Unfortunately I suspect that ultimately Firefox will be squeezed out of the market. This has nothing to do with the quality of the product, as I said I still use it. But is entirely due to the fact that Mozilla doesn’t have a base to build from while Microsoft has their OS Empire to promote IE and Google have their online empire to promote Chrome.

But again we see that competition in the real world is not just a straightforward battle of products. Microsoft and Google are both promoting one product off the success of another. This certainly makes this round of the browser wars more interesting than the last but it also means that the strength of windows as an OS and Google a a search engine could ultimately decide which browser comes to dominate the online world.

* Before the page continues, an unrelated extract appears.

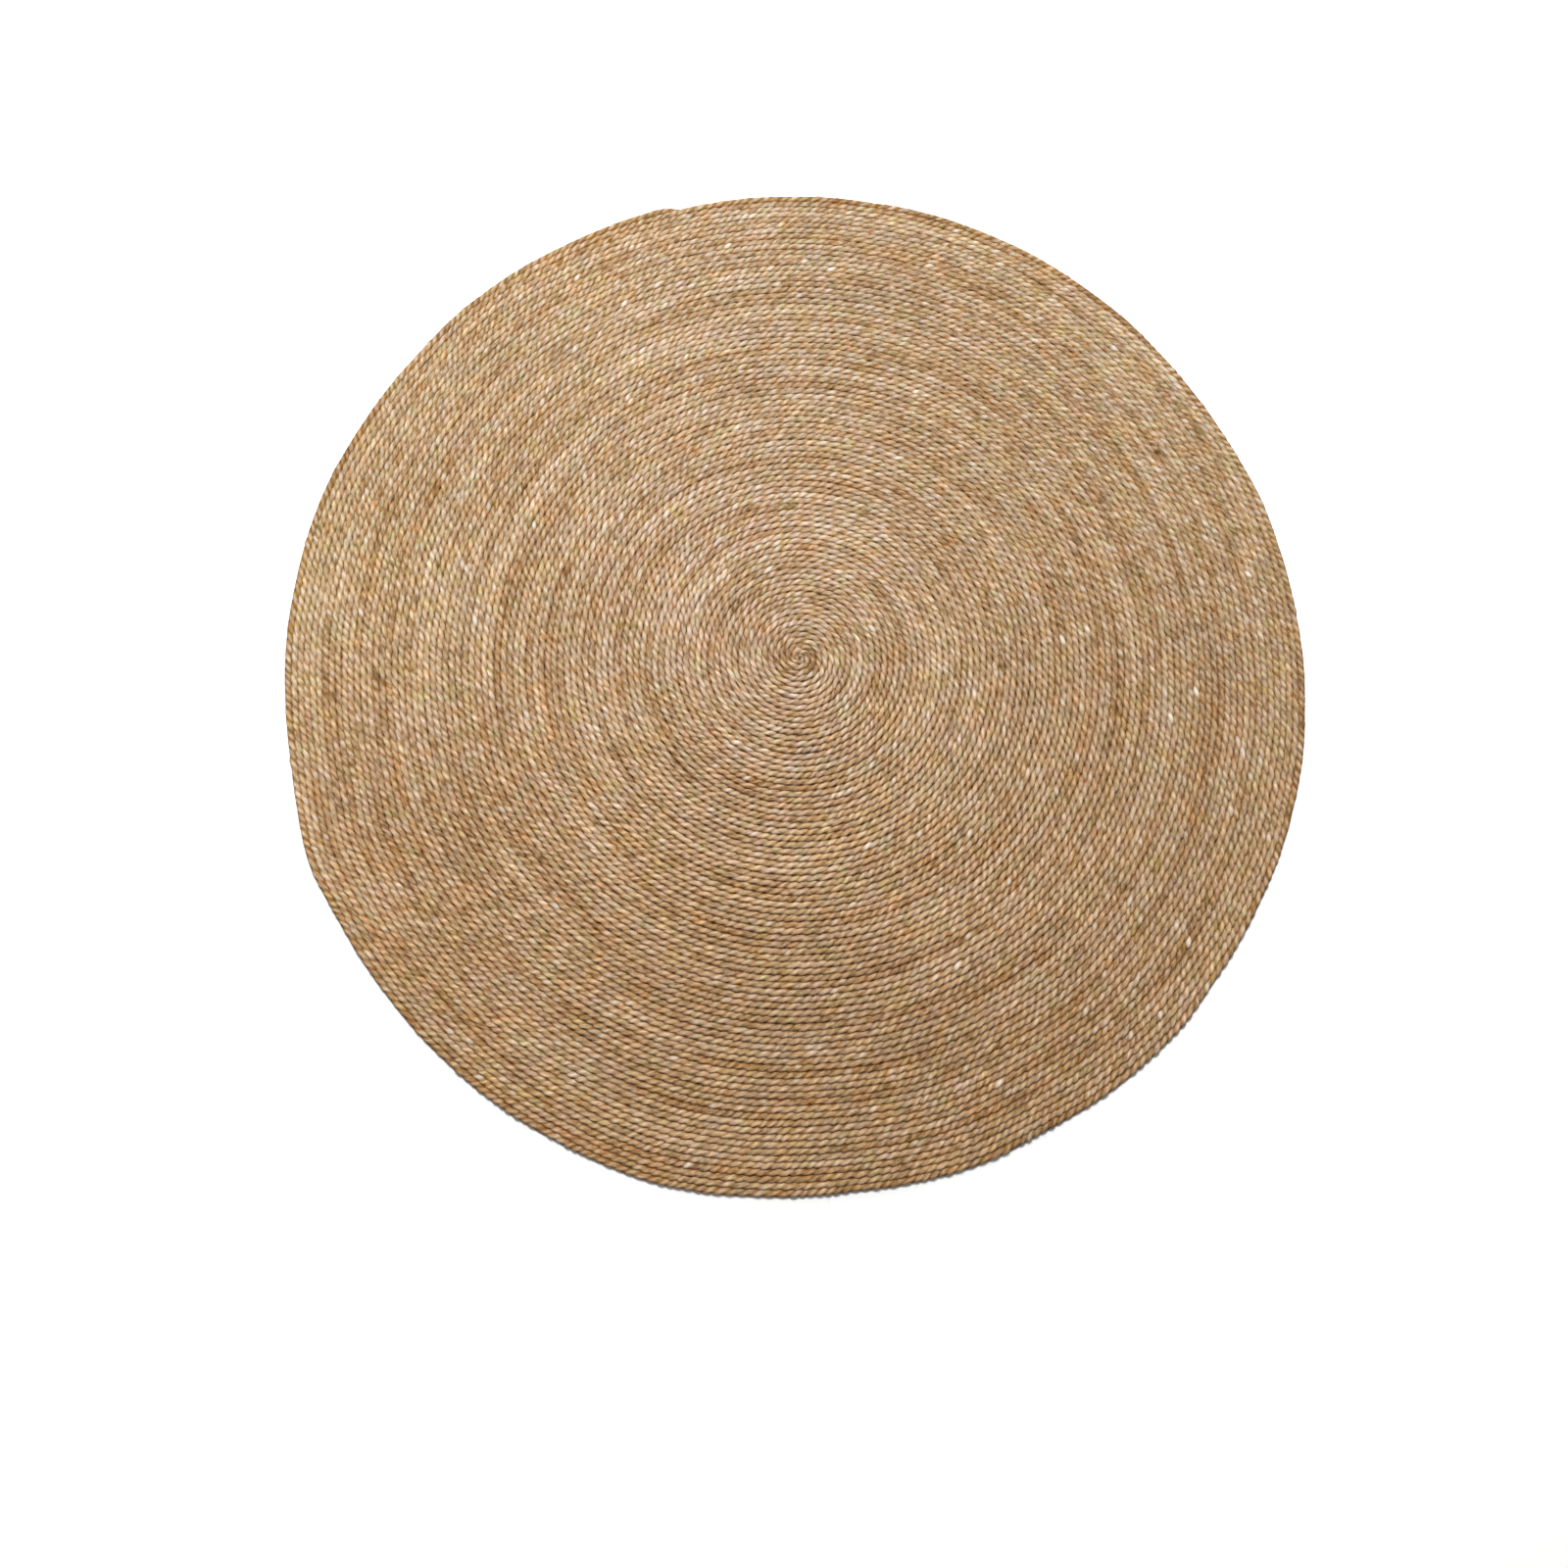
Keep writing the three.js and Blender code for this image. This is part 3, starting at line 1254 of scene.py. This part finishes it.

I also feel the need to mention Opera, a much smaller competitor which users seem to regard quite highly and is often very quick of the mark in getting new features (it had tabbed browsing 6 years before IE) but has never had much in the way of market share.***

So 1500 words later I will finally come to my point, competition in the real world is not a straightforward contest to see which product is superior. The finance sources and the other products companies produce impacted immensely on the popularity of browsers. There are also issues to do around the advertising capacity of companies and the visibility of features to unsophisticated buyers that impact on competition. The end result of which means that the best product is not always the winning product in a competition.

*A big part of which is because relatively few people use Linux, so it rarely makes commercial sense to spend time developing a product to sell to them. Opera sometimes has the same problem with websites.

** As far as I can tell mostly because Windows/MS DOS were compatible with IBM standard hardware, while Apple continued to use hardware that was not IBM standard and design MacOS around this hardware.

*** I might actually go and download opera now to try it out.